— Begin Task input —

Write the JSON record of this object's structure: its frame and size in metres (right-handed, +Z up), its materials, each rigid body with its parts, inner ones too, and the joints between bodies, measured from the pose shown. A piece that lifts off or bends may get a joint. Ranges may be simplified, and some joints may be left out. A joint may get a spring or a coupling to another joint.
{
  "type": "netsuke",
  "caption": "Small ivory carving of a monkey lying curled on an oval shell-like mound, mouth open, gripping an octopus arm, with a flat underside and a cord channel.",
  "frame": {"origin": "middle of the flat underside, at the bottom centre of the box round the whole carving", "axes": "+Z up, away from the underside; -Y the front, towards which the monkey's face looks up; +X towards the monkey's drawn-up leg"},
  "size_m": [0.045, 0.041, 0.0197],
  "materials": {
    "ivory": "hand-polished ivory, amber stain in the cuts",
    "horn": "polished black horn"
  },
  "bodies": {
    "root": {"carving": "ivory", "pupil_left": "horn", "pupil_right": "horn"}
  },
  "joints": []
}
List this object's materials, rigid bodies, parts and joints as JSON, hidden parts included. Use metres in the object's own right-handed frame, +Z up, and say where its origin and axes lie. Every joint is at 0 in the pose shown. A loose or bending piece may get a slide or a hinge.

— End Task input —

Reply with only the number of lines in the material above where the string "metres" appears.

2